• **Given request**: Quote the entries below from the line with "scene.py on. More parts follow." through the line with "return VIEW_X *", both ends included, and only those lines.

• **Provided material**:

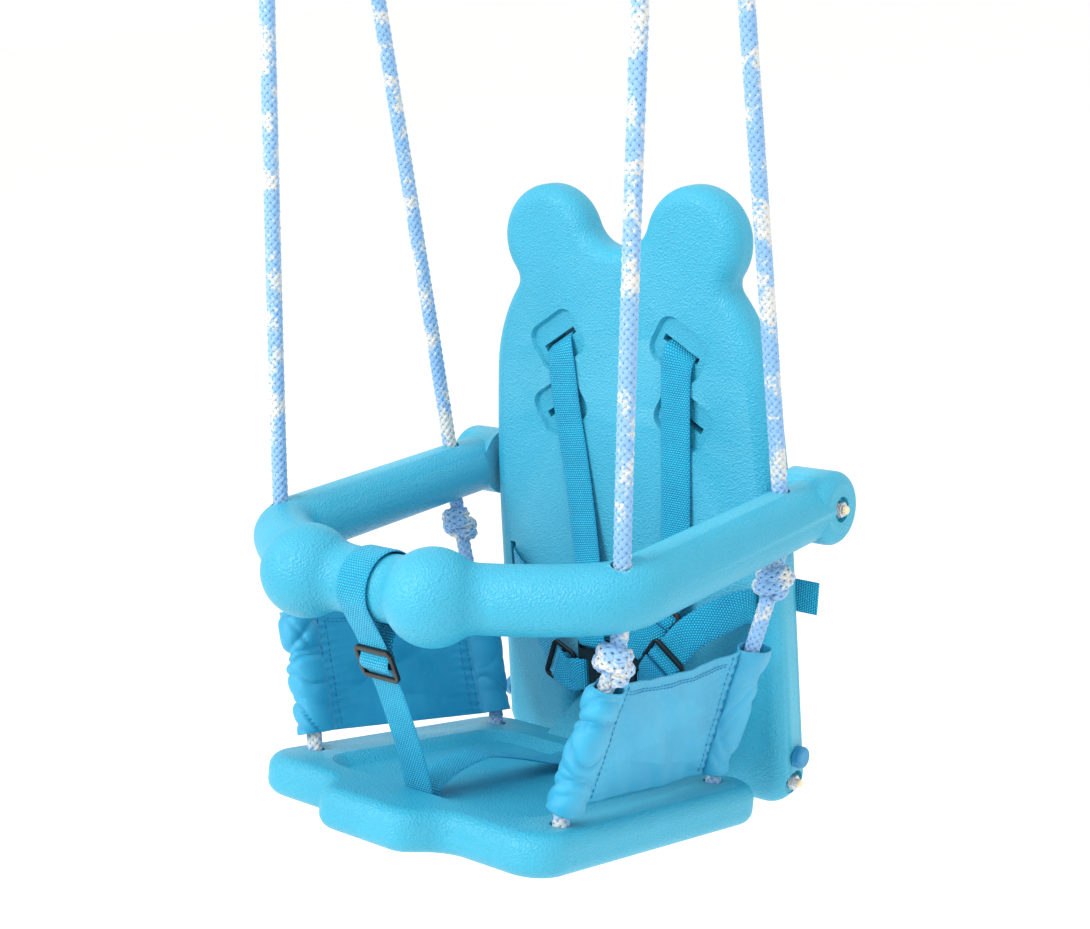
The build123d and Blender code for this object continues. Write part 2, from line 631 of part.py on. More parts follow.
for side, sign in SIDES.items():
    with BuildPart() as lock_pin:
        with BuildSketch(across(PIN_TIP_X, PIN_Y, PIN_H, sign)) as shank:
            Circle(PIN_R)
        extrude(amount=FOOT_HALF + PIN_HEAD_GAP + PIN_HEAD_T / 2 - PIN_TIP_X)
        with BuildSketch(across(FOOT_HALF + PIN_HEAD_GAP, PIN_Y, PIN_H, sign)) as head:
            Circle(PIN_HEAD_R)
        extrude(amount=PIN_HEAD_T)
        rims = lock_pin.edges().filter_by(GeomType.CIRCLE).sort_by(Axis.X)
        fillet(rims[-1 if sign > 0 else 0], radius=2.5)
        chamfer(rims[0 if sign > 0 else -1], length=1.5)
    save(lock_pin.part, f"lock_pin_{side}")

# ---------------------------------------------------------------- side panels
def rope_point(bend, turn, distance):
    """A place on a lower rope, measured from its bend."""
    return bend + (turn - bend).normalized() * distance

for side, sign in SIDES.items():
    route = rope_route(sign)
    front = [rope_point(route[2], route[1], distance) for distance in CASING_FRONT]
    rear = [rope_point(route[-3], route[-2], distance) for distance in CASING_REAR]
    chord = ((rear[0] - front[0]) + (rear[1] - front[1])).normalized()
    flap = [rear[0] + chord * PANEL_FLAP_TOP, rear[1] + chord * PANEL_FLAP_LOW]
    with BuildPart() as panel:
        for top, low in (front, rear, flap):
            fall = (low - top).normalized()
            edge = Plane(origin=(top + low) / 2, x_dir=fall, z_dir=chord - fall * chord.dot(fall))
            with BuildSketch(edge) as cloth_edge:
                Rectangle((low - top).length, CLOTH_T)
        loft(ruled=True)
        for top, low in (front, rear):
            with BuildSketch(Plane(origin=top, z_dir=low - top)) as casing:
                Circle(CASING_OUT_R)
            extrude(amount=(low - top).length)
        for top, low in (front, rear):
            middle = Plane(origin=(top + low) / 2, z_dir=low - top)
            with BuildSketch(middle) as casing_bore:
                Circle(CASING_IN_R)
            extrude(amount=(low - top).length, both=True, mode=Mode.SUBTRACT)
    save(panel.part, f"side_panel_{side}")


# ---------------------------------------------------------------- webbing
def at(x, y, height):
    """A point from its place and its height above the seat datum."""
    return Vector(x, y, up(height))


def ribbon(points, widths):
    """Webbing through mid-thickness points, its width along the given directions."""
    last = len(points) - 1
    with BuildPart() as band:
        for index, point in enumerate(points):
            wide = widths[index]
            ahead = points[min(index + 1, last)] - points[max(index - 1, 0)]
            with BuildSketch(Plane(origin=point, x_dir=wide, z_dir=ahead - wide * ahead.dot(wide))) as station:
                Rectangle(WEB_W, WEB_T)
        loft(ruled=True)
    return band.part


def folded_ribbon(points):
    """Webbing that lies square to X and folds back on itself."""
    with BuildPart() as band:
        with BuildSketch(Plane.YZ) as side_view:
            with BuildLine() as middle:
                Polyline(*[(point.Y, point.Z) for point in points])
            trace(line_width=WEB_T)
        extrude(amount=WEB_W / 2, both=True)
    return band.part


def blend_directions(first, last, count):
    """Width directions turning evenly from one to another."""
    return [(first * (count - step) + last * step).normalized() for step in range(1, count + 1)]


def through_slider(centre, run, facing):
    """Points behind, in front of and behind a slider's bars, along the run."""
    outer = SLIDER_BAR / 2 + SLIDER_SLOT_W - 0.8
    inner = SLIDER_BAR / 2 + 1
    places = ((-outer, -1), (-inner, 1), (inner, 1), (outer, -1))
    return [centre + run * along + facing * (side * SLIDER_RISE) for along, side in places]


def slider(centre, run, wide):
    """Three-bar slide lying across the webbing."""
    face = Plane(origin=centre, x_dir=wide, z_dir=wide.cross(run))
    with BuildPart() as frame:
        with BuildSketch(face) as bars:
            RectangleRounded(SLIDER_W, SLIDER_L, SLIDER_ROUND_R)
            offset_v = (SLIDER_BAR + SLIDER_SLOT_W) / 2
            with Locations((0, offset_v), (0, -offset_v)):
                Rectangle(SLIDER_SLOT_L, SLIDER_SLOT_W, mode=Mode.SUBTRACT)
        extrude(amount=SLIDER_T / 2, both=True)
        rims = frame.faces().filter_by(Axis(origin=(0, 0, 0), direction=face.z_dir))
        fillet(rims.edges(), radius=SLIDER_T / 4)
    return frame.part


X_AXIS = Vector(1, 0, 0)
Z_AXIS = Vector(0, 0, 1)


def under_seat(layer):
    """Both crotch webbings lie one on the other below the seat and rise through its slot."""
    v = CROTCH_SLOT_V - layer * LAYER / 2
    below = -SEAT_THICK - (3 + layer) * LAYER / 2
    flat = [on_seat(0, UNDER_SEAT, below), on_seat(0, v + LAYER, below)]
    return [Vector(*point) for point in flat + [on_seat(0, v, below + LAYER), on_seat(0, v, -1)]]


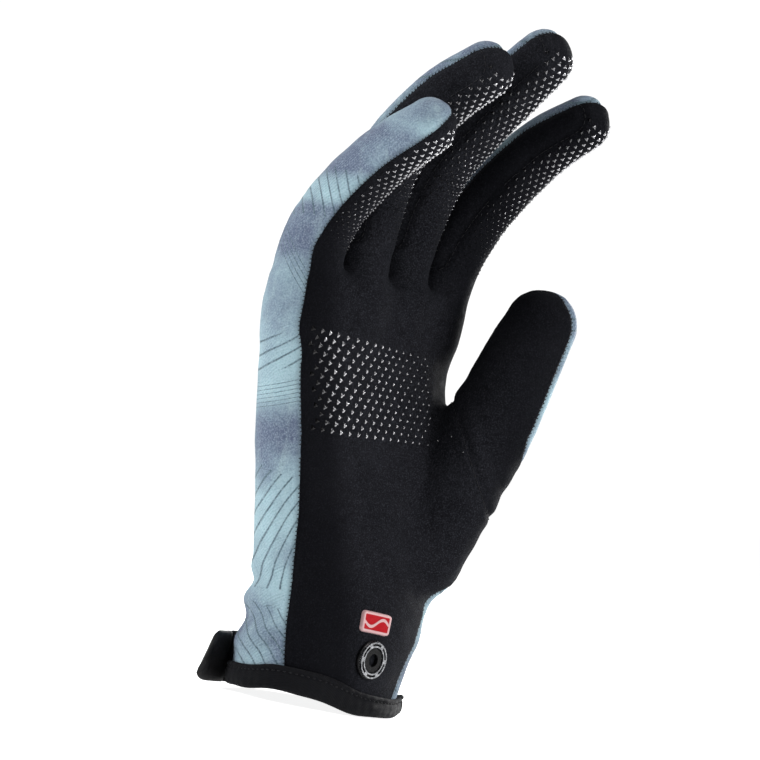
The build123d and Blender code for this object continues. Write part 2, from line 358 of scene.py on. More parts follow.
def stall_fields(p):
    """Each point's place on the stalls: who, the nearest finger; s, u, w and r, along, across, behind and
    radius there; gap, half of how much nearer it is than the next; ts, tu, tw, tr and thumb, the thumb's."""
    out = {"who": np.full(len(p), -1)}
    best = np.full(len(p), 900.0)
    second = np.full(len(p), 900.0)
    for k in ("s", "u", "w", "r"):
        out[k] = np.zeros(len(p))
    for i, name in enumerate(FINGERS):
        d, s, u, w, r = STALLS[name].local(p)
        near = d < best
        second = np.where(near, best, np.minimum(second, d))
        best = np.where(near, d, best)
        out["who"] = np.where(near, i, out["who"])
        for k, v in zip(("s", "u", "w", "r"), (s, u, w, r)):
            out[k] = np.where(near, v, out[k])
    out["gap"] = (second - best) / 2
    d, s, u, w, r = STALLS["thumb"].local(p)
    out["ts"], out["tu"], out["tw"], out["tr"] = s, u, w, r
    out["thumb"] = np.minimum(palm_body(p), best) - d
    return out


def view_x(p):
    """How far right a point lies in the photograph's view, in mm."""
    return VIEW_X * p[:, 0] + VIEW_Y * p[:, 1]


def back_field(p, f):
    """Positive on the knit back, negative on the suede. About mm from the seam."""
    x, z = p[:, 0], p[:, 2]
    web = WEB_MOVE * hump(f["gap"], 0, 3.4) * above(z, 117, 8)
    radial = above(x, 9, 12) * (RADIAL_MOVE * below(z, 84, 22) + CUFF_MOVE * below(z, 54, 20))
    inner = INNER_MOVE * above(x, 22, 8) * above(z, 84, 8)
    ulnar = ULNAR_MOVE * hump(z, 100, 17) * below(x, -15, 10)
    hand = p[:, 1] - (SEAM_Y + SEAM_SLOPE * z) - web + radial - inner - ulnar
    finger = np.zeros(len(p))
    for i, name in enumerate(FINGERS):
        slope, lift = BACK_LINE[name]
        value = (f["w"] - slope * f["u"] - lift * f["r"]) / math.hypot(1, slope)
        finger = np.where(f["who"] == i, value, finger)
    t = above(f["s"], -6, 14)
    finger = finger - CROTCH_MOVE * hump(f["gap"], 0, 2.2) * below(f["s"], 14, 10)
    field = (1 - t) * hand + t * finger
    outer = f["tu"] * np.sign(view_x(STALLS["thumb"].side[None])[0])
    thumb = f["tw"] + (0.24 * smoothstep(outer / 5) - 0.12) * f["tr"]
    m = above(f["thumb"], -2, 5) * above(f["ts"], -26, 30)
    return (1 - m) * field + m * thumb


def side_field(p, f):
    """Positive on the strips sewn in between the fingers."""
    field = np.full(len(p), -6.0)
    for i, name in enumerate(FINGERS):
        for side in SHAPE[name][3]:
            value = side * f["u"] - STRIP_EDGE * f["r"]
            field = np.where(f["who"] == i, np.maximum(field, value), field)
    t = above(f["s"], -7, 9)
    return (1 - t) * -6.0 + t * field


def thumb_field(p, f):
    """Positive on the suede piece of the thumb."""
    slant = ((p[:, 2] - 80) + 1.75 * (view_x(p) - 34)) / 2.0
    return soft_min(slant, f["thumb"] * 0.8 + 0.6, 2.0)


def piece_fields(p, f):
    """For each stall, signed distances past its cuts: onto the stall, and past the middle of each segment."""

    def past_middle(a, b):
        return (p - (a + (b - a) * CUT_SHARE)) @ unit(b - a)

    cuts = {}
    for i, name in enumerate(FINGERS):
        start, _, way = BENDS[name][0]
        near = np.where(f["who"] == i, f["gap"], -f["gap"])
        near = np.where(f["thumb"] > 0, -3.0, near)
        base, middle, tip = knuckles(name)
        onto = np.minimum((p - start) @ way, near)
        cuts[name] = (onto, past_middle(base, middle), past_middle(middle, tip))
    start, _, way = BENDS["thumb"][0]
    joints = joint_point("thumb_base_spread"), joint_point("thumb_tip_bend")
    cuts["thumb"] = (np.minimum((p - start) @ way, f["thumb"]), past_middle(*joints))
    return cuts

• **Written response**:
The build123d and Blender code for this object continues. Write part 2, from line 358 of scene.py on. More parts follow.
def stall_fields(p):
    """Each point's place on the stalls: who, the nearest finger; s, u, w and r, along, across, behind and
    radius there; gap, half of how much nearer it is than the next; ts, tu, tw, tr and thumb, the thumb's."""
    out = {"who": np.full(len(p), -1)}
    best = np.full(len(p), 900.0)
    second = np.full(len(p), 900.0)
    for k in ("s", "u", "w", "r"):
        out[k] = np.zeros(len(p))
    for i, name in enumerate(FINGERS):
        d, s, u, w, r = STALLS[name].local(p)
        near = d < best
        second = np.where(near, best, np.minimum(second, d))
        best = np.where(near, d, best)
        out["who"] = np.where(near, i, out["who"])
        for k, v in zip(("s", "u", "w", "r"), (s, u, w, r)):
            out[k] = np.where(near, v, out[k])
    out["gap"] = (second - best) / 2
    d, s, u, w, r = STALLS["thumb"].local(p)
    out["ts"], out["tu"], out["tw"], out["tr"] = s, u, w, r
    out["thumb"] = np.minimum(palm_body(p), best) - d
    return out


def view_x(p):
    """How far right a point lies in the photograph's view, in mm."""
    return VIEW_X * p[:, 0] + VIEW_Y * p[:, 1]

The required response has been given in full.